Denton Liu <liu.den...@gmail.com> writes:

> On Thu, Oct 03, 2019 at 05:03:14AM +0900, Junio C Hamano wrote:
>> Denton Liu <liu.den...@gmail.com> writes:
>> 
>> > which is in the middle of the log message. I expect the line to be
>> > reported as something in the range of 198-203,...
>> 
>> That comes from not knowing who is complaining and what it is
>> reading.  In this case, "git apply" issues a warning because it is
>> fed .git/rebase-apply/patch file, which is the output of mailinfo
>> that parses header & log message out, leaves the message in a
>> separate 'msg' file in the same directory and stores the rest in
>> that 'patch' file.  And it is line 87 that has problems.
>
> In this case, I would still regard this as a bug since users would
> expect the line 87 to refer to their input file.
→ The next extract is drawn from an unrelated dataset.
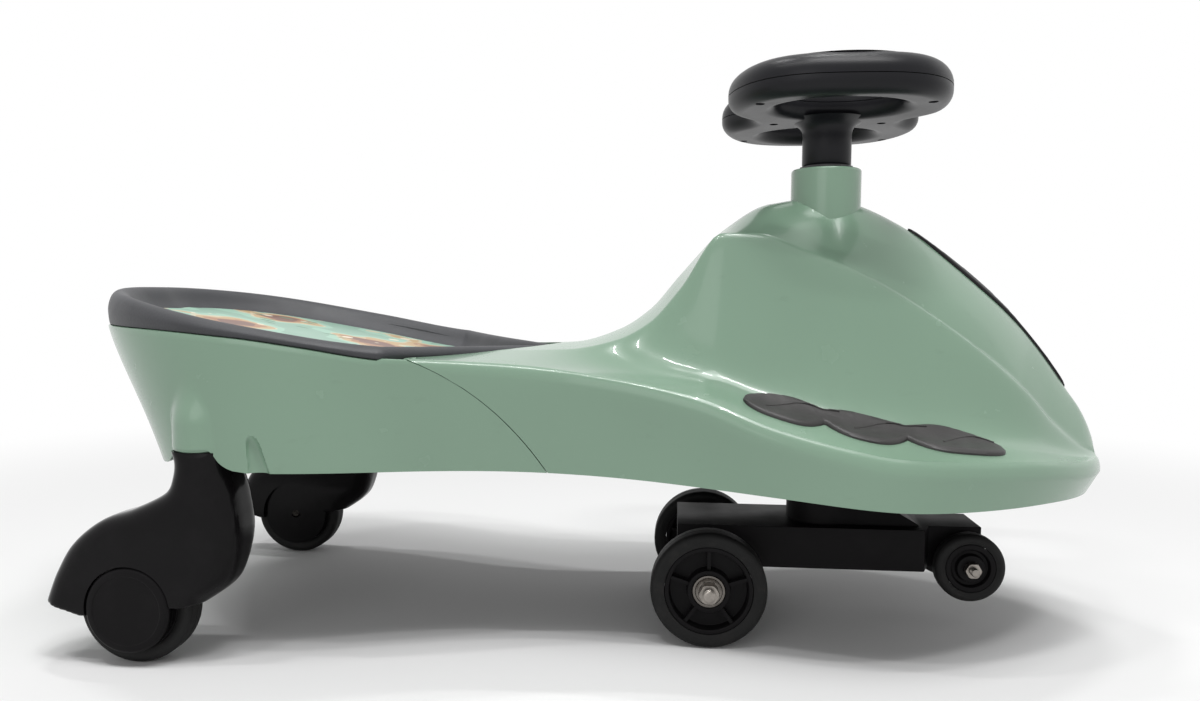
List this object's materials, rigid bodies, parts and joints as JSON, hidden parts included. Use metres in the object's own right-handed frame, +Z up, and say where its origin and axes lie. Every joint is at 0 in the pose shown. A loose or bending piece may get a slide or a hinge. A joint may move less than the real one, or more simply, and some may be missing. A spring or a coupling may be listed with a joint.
{
  "type": "child's ride-on swing car",
  "caption": "Low ride-on swing car: moulded body with a scooped seat, twin trailing casters, and a steering wheel on a column that turns a wheeled front truck.",
  "frame": {"origin": "on the floor under the middle of the car's length and width", "axes": "+X points forward, +Y to the rider's left, +Z up"},
  "size_m": [0.722, 0.287, 0.3935],
  "materials": {
    "sage_shell": "glossy moulded plastic, sage green",
    "tray_plastic": "matte grained plastic, near black",
    "panel_print": "printed sheet, light mint",
    "pad_plastic": "embossed dark grey plastic",
    "trim_plastic": "glossy black plastic",
    "pan_plastic": "matte black plastic",
    "black_plastic": "satin black plastic",
    "hood_plastic": "glossy black plastic",
    "wheel_rubber": "matte black rubber",
    "bush_nylon": "black nylon",
    "steel": "zinc plated steel"
  },
  "bodies": {
    "body": {"caster_bush_left": "bush_nylon", "caster_bush_right": "bush_nylon", "column_bush_lower": "bush_nylon", "column_bush_upper": "bush_nylon", "foot_pad_left": "pad_plastic", "foot_pad_right": "pad_plastic", "front_belly_pan": "pan_plastic", "front_pan_screw_left": "steel", "front_pan_screw_right": "steel", "front_shell": "sage_shell", "nose_trim": "trim_plastic", "rear_belly_pan": "pan_plastic", "rear_pan_screw_left": "steel", "rear_pan_screw_right": "steel", "rear_shell": "sage_shell", "seat_panel": "panel_print", "seat_rim": "tray_plastic"},
    "steering": {"column_pin_lower": "steel", "column_pin_upper": "steel", "front_axle": "steel", "front_axle_nut_left": "steel", "front_axle_nut_right": "steel", "roller_axle": "steel", "roller_axle_nut_left": "steel", "roller_axle_nut_right": "steel", "steering_column": "steel", "steering_wheel_bottom": "black_plastic", "steering_wheel_top": "black_plastic", "truck_body": "black_plastic", "wheel_screw_front_left": "steel", "wheel_screw_front_middle": "steel", "wheel_screw_front_right": "steel", "wheel_screw_rear_left": "steel", "wheel_screw_rear_middle": "steel", "wheel_screw_rear_right": "steel"},
    "front_wheel_left": {"front_wheel_left_bearing_inner": "steel", "front_wheel_left_bearing_outer": "steel", "front_wheel_left_rim": "black_plastic", "front_wheel_left_tyre": "wheel_rubber"},
    "roller_left": {"roller_left_core": "black_plastic", "roller_left_tyre": "wheel_rubber"},
    "caster_left": {"caster_left_axle": "steel", "caster_left_cap": "hood_plastic", "caster_left_hood": "hood_plastic", "caster_left_kingpin": "steel"},
    "caster_wheel_left": {"caster_wheel_left_core": "black_plastic", "caster_wheel_left_tyre": "wheel_rubber"},
    "front_wheel_right": {"front_wheel_right_bearing_inner": "steel", "front_wheel_right_bearing_outer": "steel", "front_wheel_right_rim": "black_plastic", "front_wheel_right_tyre": "wheel_rubber"},
    "roller_right": {"roller_right_core": "black_plastic", "roller_right_tyre": "wheel_rubber"},
    "caster_right": {"caster_right_axle": "steel", "caster_right_cap": "hood_plastic", "caster_right_hood": "hood_plastic", "caster_right_kingpin": "steel"},
    "caster_wheel_right": {"caster_wheel_right_core": "black_plastic", "caster_wheel_right_tyre": "wheel_rubber"}
  },
  "joints": [
    {"name": "steering_turn", "type": "hinge", "parent": "body", "child": "steering", "pos_m": [0.1645, 0, 0.2], "axis": [0, 0, 1], "continuous": true},
    {"name": "front_wheel_left_spin", "type": "hinge", "parent": "steering", "child": "front_wheel_left", "pos_m": [0.0805, 0.062, 0.04], "axis": [0, 1, 0], "continuous": true},
    {"name": "roller_left_spin", "type": "hinge", "parent": "steering", "child": "roller_left", "pos_m": [0.265, 0.0296, 0.0503], "axis": [0, 1, 0], "continuous": true},
    {"name": "caster_left_swivel", "type": "hinge", "parent": "body", "child": "caster_left", "pos_m": [-0.245, 0.123, 0.15], "axis": [0, 0, 1], "continuous": true},
    {"name": "caster_wheel_left_spin", "type": "hinge", "parent": "caster_left", "child": "caster_wheel_left", "pos_m": [-0.292, 0.123, 0.038], "axis": [0, 1, 0], "continuous": true},
    {"name": "front_wheel_right_spin", "type": "hinge", "parent": "steering", "child": "front_wheel_right", "pos_m": [0.0805, -0.062, 0.04], "axis": [0, 1, 0], "continuous": true},
    {"name": "roller_right_spin", "type": "hinge", "parent": "steering", "child": "roller_right", "pos_m": [0.265, -0.0296, 0.0503], "axis": [0, 1, 0], "continuous": true},
    {"name": "caster_right_swivel", "type": "hinge", "parent": "body", "child": "caster_right", "pos_m": [-0.245, -0.123, 0.15], "axis": [0, 0, 1], "continuous": true},
    {"name": "caster_wheel_right_spin", "type": "hinge", "parent": "caster_right", "child": "caster_wheel_right", "pos_m": [-0.292, -0.123, 0.038], "axis": [0, 1, 0], "continuous": true}
  ]
}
I think most users
> don't even realise that a .git/rebase-apply/patch file exists. (I
> certainly didn't.)

In any case, if the error message required me to look anywhere
outside the patch file, it would make it impossible for me to work.

100% of the time, I just pipe the entire message from MUA to "git
am", and I wouldn't know which line it is complaining if it counted
the long run of mail headers like Received:, etc., because I do not
have such an entire message anywhere in a single file (only my MUA
has it, so I'd need to pipe it to "cat >tempfile" again after seeing
a failure).

> In fact, running `git am --show-current-patch` shows the whole mail, not
> only the 'patch' file so users would have no reason to expect the line
> numbers to refer to the 'patch' file.

Yeah, show-current-patch was a misguided attempt to hide useful
information from the users.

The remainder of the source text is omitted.